El testimonio de la periodista e investigadora Elvira Chavarría, fundadora de la CLNLB, en declaraciones recuperadas a través de su historia oral (1981) (Anexo 6), nos permite recordar otro problema planteado desde principios de siglo XX: no sólo que los mexicanos son muchos, sino que todos son iguales. A decir de Chavarría, “la mayoría de la gente no distinguía realmente entre un mexicano y un mexicoamericano”. Al principio, el reclutamiento de miembros era difícil porque había mucha violencia y miedo, en un contexto más amplio de exclusión de los extranjeros: “Los años veinte, treinta y cuarenta eran muy difíciles económicamente. La migración mexicana era un asunto político. [...] Los mexicoamericanos querían demostrar que tenían los mismos derechos que los ciudadanos estadounidenses”.
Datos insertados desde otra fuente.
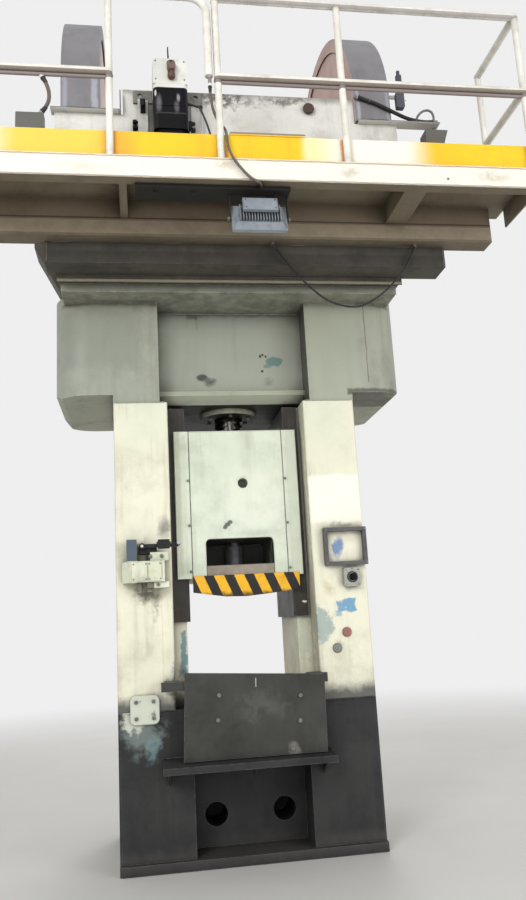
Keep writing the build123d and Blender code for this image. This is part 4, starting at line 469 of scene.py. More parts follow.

Los años veinte fueron también el periodo cuando surgieron algunas organizaciones de defensa de los hispanos, mexicanos y mexicoamericanos, como la Orden de Hijos de América (1921), más tarde absorbida por la Liga de Ciudadanos Latinoamericanos Unidos (League of United Latin American Citizens, LULAC), de 1929, y el Foro GI, creado décadas después para defender los intereses de los veteranos de México-Estados Unidos de la segunda guerra mundial (Moore y Pachon, 1985: 176-186). Aunque muchas de estas organizaciones dejaron de existir, su papel fue vital en iniciar la movilización de la población mexicoamericana y en la creación de un grupo político para defenderla ante los líderes e instituciones nacionales (Portes y Truelove, 1987).
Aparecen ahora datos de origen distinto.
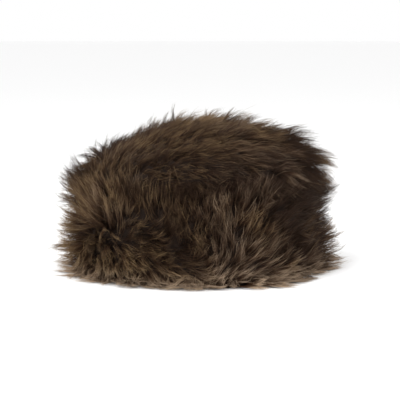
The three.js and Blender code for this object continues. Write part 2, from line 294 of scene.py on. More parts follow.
CROWN_TUFTS = table(CROWN_COLUMNS + " count", [
    (-0.9, 0.1, -10, 50, 0.6, 0.6, 2),
    (-0.3, 0.3, 50, 56, 0.9, 0.3, 3),
    (-0.22, 0.3, 58, 50, 0.8, 0.3, 2),
    (0.22, 0.3, 55, 44, 0.8, 0.5, 3),
    (0.5, 0.3, 64, 18, 0.7, 0.3, 2),
    (0.71, -0.66, 80, 22, 1.15, 0.8, 6),
    (0.92, -0.2, 80, 47, 1.4, 0.4, 8),
    (0.93, 0.05, 80, 46, 1.3, 0.4, 7),
    (0.97, -0.2, 78, 54, 1.3, 0.4, 5),
    (-0.96, -0.05, -44, 40, 0.7, 0.1, 5),
    (0.42, 0.2, 70, 36, 0.8, 0.3, 4),
    (0.95, 0, 74, 60, 1.35, 0.45, 6),
])

# Single long hairs that hang over the seam in front.
CROWN_STRAYS = table(CROWN_COLUMNS + " count", [
    (-0.42, -0.88, 172, 36, 1.4, 0.7, 3),
    (-0.34, -0.89, 184, 34, 1.6, 0.8, 5),
    (-0.24, -0.88, 178, 36, 1.5, 0.7, 4),
])


def metres(name, description, default):
    """A property in metres."""
    return FloatProperty(name=name, description=description, default=default, unit="LENGTH")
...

Un participante de estas organizaciones fue Rómulo Munguía Torres, periodista y líder de movimientos civiles en San Antonio, Texas. Nació en Guadalajara en 1885. Emigró en 1926 a Estados Unidos, donde fundó La Prensa, periódico en español de San Antonio. Fue nombrado cónsul honorario de México en 1958 y participó en distintas elecciones en Estados Unidos como miembro de la comunidad mexicoamericana. En una entrevista con Elvira Chavarría (Munguía Jr., 1980) para el programa de radio de la Universidad de Texas en Austin, su hijo, Rómulo Munguía Jr., recuperó algunas memorias del padre. Entre los aspectos que recuerda están sus resistencias a obtener la ciudadanía estadounidense, en su calidad de promotor de las raíces culturales mexicanas, una postura que todavía es posible encontrar hoy día en algunos de los profesionistas entrevistados para la segunda parte de este libro, quienes se niegan a naturalizarse. Munguía Jr. cuenta la historia de LULAC y su preocupación inicial por evitar la discriminación a los niños de origen mexicano en las escuelas. La entrevista también rememora la historia de la comunidad mexicana en San Antonio, una ciudad con una minoría muy pequeña de mexicanos a principios de siglo, y que explica los esfuerzos iniciales de LULAC. Cuenta el entrevistado:
Solemos pensar que San Antonio siempre fue una ciudad muy mexicana, pero a principios de siglo había menos mexicanos en San Antonio que flamencos, alemanes, escoceses o irlandeses. [...] La gran migración de mexicanos a San Antonio empezó en 1910 y continuó en los veinte por la Revolución. Es cuando La Prensa floreció [...] en los treinta; ya [para entonces] habíamos perdido a muchos de los hijos que llegaron desde México (Munguía Jr., 1980).